DOGE Report: Savings and Best Use of Taxpayer Dollars Continues


FBI chooses Ronald Reagan Building as new Headquarters | Ronald Reagan Federal Building

The FBI announced that rather than spend untold billion of dollars on a new suburban FBI campus, they would use the existing federally owned Ronald Reagan Building for their new headquarters. The FBI is vacating its longtime home the J. Edgar Hoover building due to poor building conditions.

One of the first agencies that the Department of Government Efficiency (DOGE) went after for waste fraud and abuse at home and abroad was the U.S. Agency for International Development (USAID). The U.S. Customs and Border Protection moved into the USAID’s shuttered headquarters, the Ronald Reagan Federal Building. Now, it will be the new FBI Headquarters.

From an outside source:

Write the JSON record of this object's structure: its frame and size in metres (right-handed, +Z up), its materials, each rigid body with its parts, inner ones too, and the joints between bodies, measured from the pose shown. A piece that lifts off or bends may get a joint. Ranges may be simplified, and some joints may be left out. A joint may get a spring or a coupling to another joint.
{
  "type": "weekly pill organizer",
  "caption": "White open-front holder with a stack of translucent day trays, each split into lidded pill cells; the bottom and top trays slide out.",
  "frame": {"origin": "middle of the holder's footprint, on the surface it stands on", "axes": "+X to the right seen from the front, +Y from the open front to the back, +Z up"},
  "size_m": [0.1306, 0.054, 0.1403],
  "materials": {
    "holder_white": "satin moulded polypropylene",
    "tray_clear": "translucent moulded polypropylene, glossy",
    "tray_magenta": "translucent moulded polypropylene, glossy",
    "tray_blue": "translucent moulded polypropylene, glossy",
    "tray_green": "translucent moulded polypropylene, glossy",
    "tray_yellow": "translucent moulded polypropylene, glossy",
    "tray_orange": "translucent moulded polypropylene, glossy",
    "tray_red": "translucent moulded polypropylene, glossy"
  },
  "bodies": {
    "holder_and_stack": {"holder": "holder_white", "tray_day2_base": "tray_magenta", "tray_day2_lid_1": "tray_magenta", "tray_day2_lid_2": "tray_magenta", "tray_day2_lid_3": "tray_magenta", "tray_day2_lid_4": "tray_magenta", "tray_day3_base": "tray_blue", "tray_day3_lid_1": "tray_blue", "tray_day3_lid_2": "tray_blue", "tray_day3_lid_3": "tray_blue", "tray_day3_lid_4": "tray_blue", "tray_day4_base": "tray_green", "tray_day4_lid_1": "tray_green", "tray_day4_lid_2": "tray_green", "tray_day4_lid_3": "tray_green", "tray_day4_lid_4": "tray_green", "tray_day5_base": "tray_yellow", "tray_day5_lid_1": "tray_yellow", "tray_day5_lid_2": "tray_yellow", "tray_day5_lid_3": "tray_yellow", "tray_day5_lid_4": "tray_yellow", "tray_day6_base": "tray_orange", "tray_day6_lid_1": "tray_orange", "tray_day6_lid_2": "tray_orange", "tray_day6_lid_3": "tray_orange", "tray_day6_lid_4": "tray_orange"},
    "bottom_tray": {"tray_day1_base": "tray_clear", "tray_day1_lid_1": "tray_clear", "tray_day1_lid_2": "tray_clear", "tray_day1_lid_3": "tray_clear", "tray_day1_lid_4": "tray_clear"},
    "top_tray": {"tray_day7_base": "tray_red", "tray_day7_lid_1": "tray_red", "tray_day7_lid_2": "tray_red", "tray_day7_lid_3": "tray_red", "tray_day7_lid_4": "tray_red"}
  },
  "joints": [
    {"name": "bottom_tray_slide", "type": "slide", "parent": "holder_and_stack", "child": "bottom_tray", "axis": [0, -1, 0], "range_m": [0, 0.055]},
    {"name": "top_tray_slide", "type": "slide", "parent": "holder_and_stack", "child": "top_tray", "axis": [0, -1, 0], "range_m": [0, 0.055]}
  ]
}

"This is a historic moment for the FBI,” FBI Director Kash Patel said in a statement. "Moving to the Ronald Reagan Building is the most cost effective and resource efficient way to carry out our mission to protect the American people and uphold the Constitution," he added.

In other news of the FBI embedding DOGE practices into their every day operation, the FBI rooted out fraud and abuse across the nation.

  • A former electronics technician at the FBI’s Los Angeles Field Office and his sister were charged today with felony charges for conspiring to defraud the United States to obtain at least $350,000 in low-bid electronics equipment contracts from the FBI.
The Justice Department announced the results of its 2025 National Health Care Fraud Takedown, which resulted in criminal charges against 324 defendants, including 96 doctors, nurse practitioners, pharmacists, and other licensed medical professionals, in 50 federal districts and 12 State Attorneys General’s Offices across the United States, for their alleged participation in various health care fraud schemes involving over $14.6 billion in intended loss.

The government seized over $245 million in cash, luxury vehicles, crypto currency, and other assets as part of the coordinated enforcement efforts. The Centers for Medicare and Medicaid Services also announced that it successfully prevented over $4 billion from being paid in response to false and fraudulent claims and that it suspended or revoked the billing privileges of 205 providers in the months leading up to the Takedown.